=== STATED GOAL ===
Make an exact copy of all the data.

* Begin *

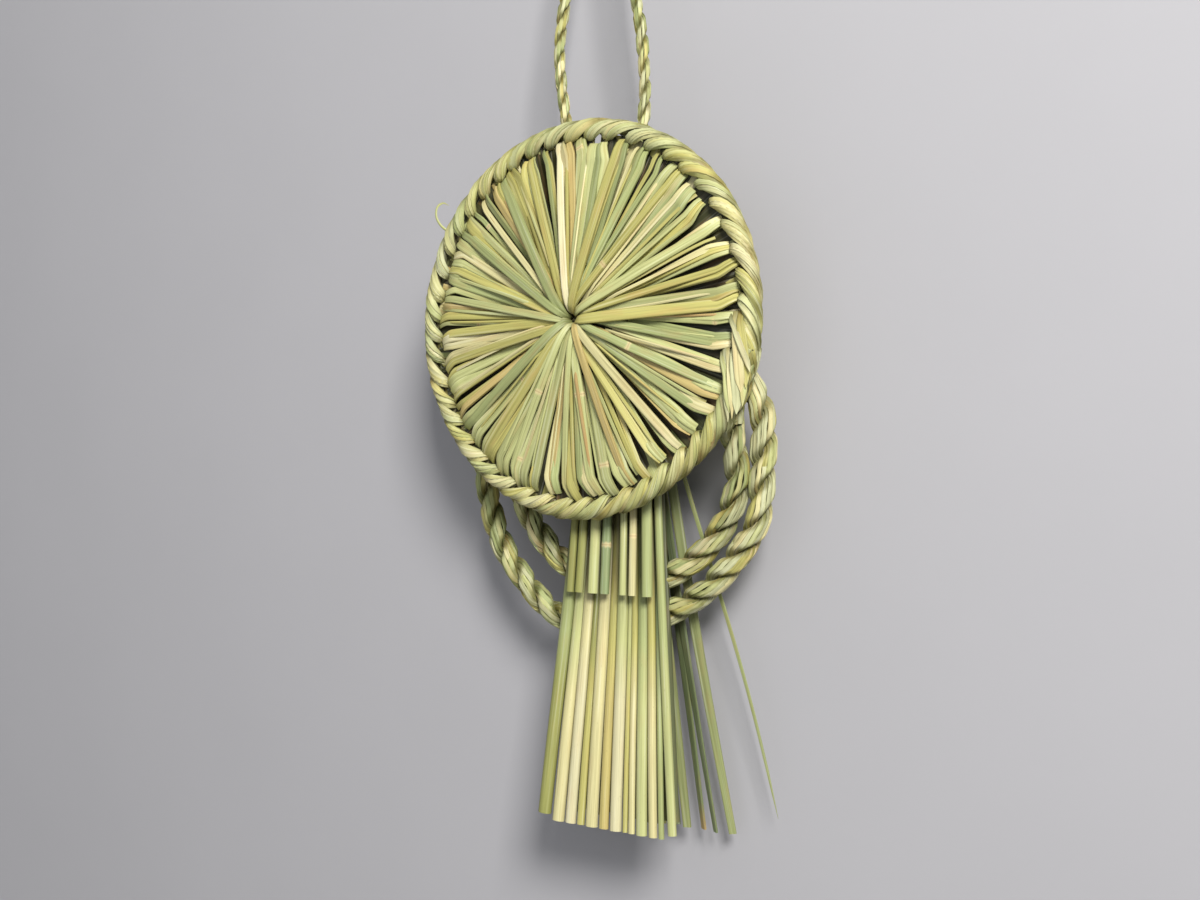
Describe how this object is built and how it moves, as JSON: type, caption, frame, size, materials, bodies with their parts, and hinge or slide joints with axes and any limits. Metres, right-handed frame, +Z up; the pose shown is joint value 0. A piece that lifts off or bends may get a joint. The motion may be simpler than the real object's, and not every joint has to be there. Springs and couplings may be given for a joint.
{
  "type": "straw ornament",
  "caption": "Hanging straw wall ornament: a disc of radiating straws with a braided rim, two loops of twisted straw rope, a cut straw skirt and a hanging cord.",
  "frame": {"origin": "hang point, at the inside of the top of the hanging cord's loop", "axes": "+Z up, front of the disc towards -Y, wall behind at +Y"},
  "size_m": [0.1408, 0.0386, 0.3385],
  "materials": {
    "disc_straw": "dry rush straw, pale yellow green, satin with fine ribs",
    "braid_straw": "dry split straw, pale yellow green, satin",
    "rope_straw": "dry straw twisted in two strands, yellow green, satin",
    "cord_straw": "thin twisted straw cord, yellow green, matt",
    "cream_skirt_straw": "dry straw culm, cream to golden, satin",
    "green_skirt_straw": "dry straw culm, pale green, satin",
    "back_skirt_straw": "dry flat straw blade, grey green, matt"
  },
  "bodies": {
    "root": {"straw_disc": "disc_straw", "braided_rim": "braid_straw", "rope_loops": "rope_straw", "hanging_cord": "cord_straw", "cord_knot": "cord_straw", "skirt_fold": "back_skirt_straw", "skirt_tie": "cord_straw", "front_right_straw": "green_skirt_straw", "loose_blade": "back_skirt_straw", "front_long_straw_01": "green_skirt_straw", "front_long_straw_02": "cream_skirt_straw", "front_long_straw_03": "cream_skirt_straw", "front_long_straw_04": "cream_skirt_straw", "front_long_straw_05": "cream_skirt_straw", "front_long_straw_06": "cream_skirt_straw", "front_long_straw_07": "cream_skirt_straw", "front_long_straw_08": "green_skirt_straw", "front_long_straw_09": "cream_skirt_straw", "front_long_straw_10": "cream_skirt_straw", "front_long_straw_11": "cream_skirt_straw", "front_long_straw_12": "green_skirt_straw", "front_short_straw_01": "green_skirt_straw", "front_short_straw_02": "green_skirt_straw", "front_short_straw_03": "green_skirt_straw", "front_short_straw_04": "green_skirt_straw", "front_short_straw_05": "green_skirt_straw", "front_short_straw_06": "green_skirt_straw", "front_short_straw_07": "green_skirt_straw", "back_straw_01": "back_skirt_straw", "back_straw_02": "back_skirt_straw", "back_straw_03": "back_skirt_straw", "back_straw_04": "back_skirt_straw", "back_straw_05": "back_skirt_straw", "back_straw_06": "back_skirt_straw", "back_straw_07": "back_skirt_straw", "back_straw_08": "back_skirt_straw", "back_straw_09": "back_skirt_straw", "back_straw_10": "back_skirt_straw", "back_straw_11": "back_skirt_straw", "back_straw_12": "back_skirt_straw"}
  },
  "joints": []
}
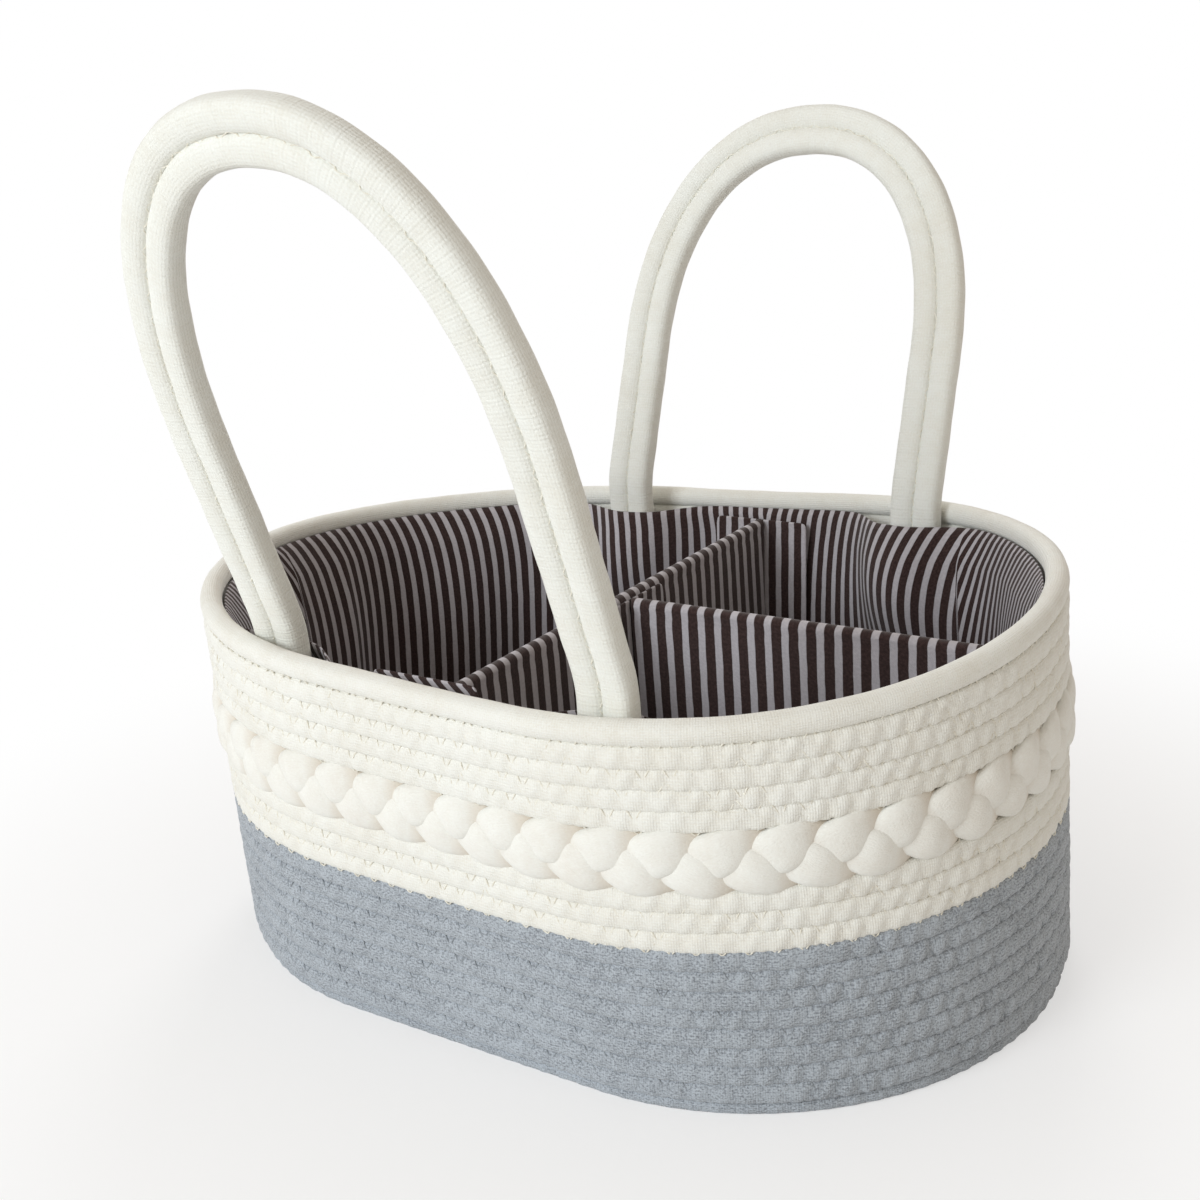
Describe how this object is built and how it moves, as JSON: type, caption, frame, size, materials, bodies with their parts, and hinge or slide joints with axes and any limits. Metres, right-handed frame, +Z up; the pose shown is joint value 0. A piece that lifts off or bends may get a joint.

* End *

=== EXERCISE RESPONSE ===
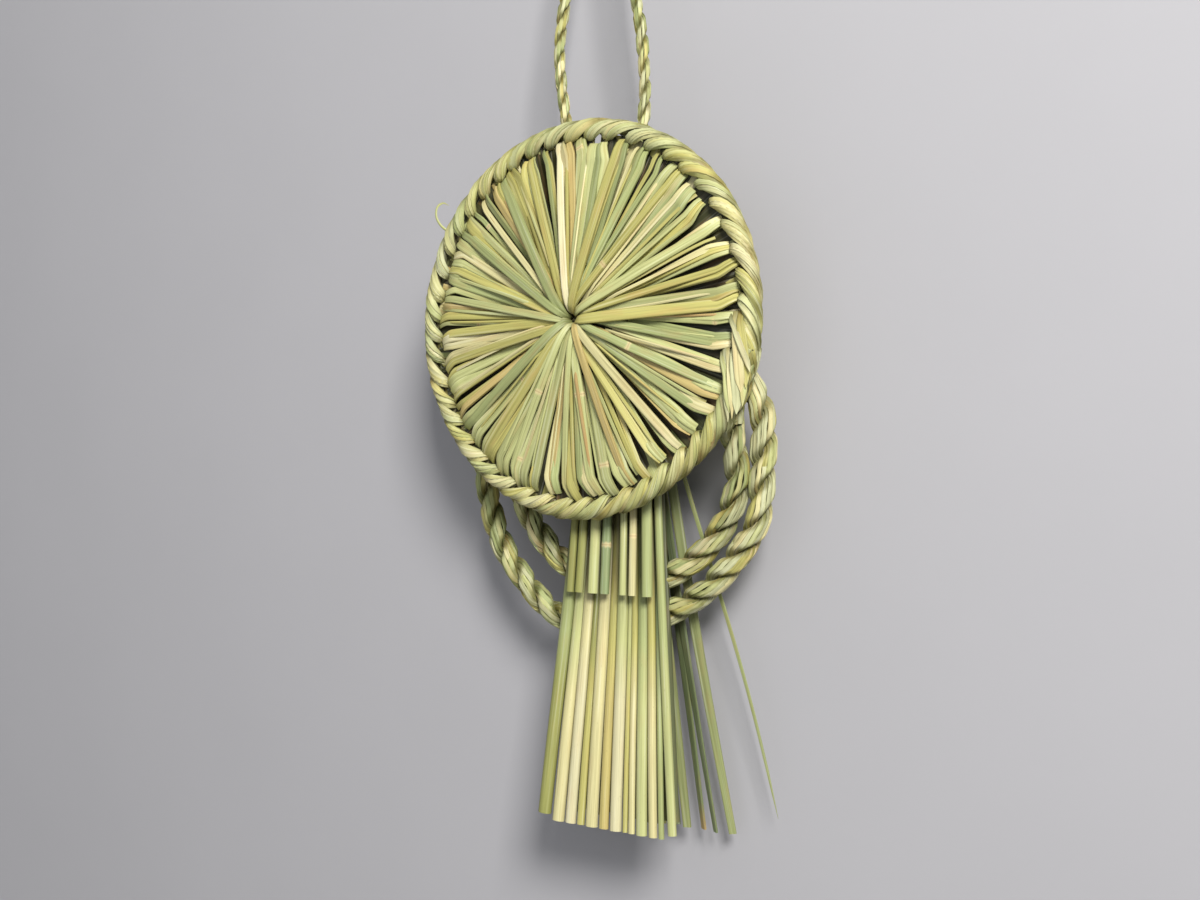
Describe how this object is built and how it moves, as JSON: type, caption, frame, size, materials, bodies with their parts, and hinge or slide joints with axes and any limits. Metres, right-handed frame, +Z up; the pose shown is joint value 0. A piece that lifts off or bends may get a joint. The motion may be simpler than the real object's, and not every joint has to be there. Springs and couplings may be given for a joint.
{
  "type": "straw ornament",
  "caption": "Hanging straw wall ornament: a disc of radiating straws with a braided rim, two loops of twisted straw rope, a cut straw skirt and a hanging cord.",
  "frame": {"origin": "hang point, at the inside of the top of the hanging cord's loop", "axes": "+Z up, front of the disc towards -Y, wall behind at +Y"},
  "size_m": [0.1408, 0.0386, 0.3385],
  "materials": {
    "disc_straw": "dry rush straw, pale yellow green, satin with fine ribs",
    "braid_straw": "dry split straw, pale yellow green, satin",
    "rope_straw": "dry straw twisted in two strands, yellow green, satin",
    "cord_straw": "thin twisted straw cord, yellow green, matt",
    "cream_skirt_straw": "dry straw culm, cream to golden, satin",
    "green_skirt_straw": "dry straw culm, pale green, satin",
    "back_skirt_straw": "dry flat straw blade, grey green, matt"
  },
  "bodies": {
    "root": {"straw_disc": "disc_straw", "braided_rim": "braid_straw", "rope_loops": "rope_straw", "hanging_cord": "cord_straw", "cord_knot": "cord_straw", "skirt_fold": "back_skirt_straw", "skirt_tie": "cord_straw", "front_right_straw": "green_skirt_straw", "loose_blade": "back_skirt_straw", "front_long_straw_01": "green_skirt_straw", "front_long_straw_02": "cream_skirt_straw", "front_long_straw_03": "cream_skirt_straw", "front_long_straw_04": "cream_skirt_straw", "front_long_straw_05": "cream_skirt_straw", "front_long_straw_06": "cream_skirt_straw", "front_long_straw_07": "cream_skirt_straw", "front_long_straw_08": "green_skirt_straw", "front_long_straw_09": "cream_skirt_straw", "front_long_straw_10": "cream_skirt_straw", "front_long_straw_11": "cream_skirt_straw", "front_long_straw_12": "green_skirt_straw", "front_short_straw_01": "green_skirt_straw", "front_short_straw_02": "green_skirt_straw", "front_short_straw_03": "green_skirt_straw", "front_short_straw_04": "green_skirt_straw", "front_short_straw_05": "green_skirt_straw", "front_short_straw_06": "green_skirt_straw", "front_short_straw_07": "green_skirt_straw", "back_straw_01": "back_skirt_straw", "back_straw_02": "back_skirt_straw", "back_straw_03": "back_skirt_straw", "back_straw_04": "back_skirt_straw", "back_straw_05": "back_skirt_straw", "back_straw_06": "back_skirt_straw", "back_straw_07": "back_skirt_straw", "back_straw_08": "back_skirt_straw", "back_straw_09": "back_skirt_straw", "back_straw_10": "back_skirt_straw", "back_straw_11": "back_skirt_straw", "back_straw_12": "back_skirt_straw"}
  },
  "joints": []
}
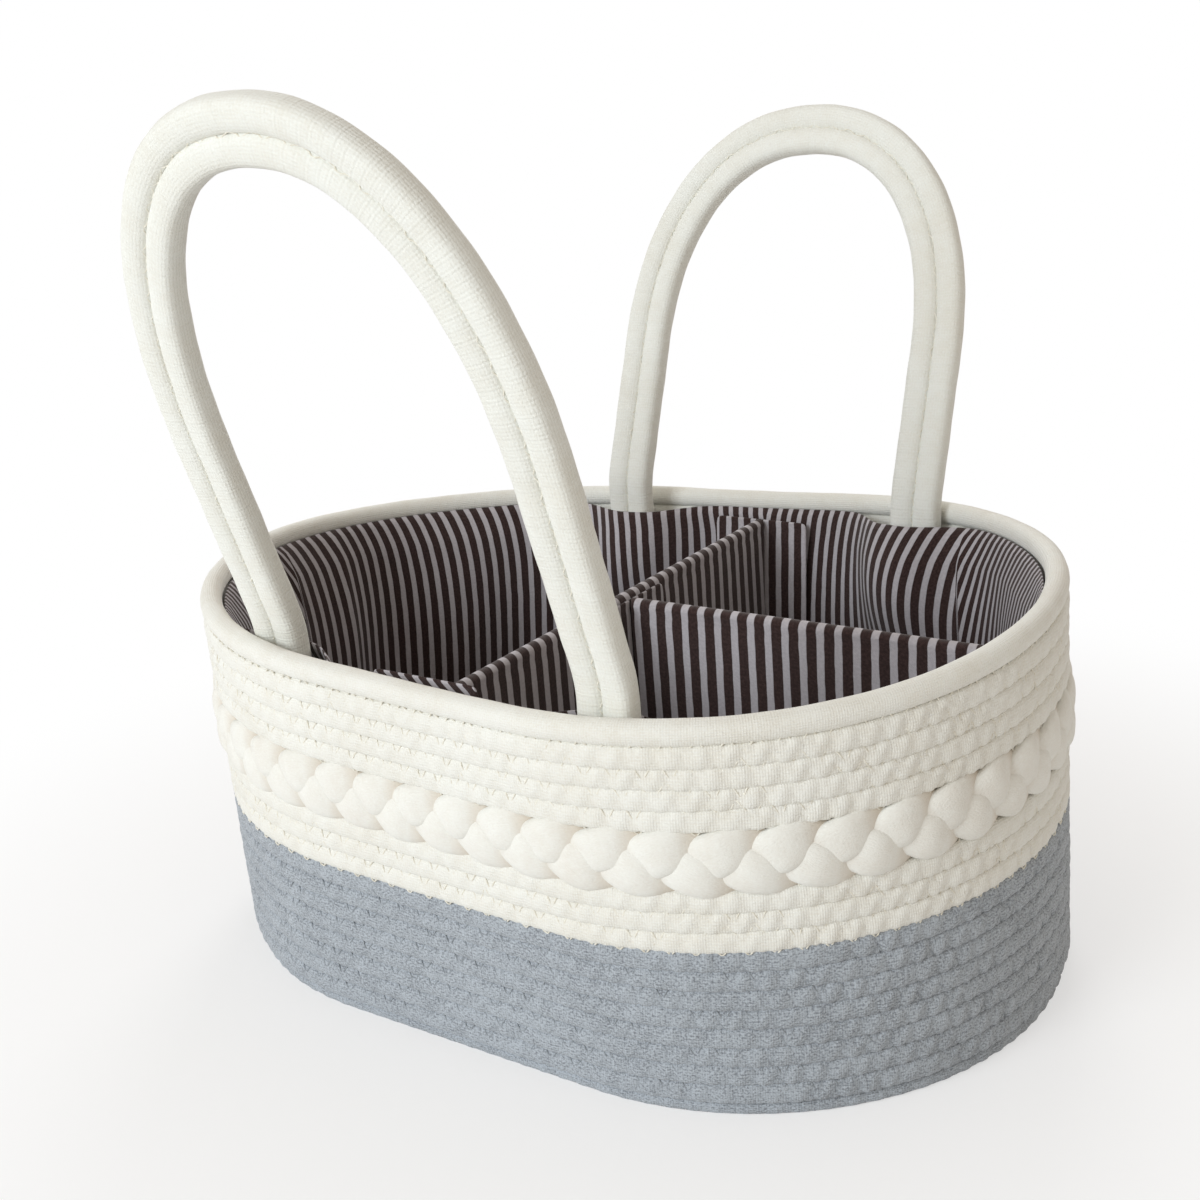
Describe how this object is built and how it moves, as JSON: type, caption, frame, size, materials, bodies with their parts, and hinge or slide joints with axes and any limits. Metres, right-handed frame, +Z up; the pose shown is joint value 0. A piece that lifts off or bends may get a joint.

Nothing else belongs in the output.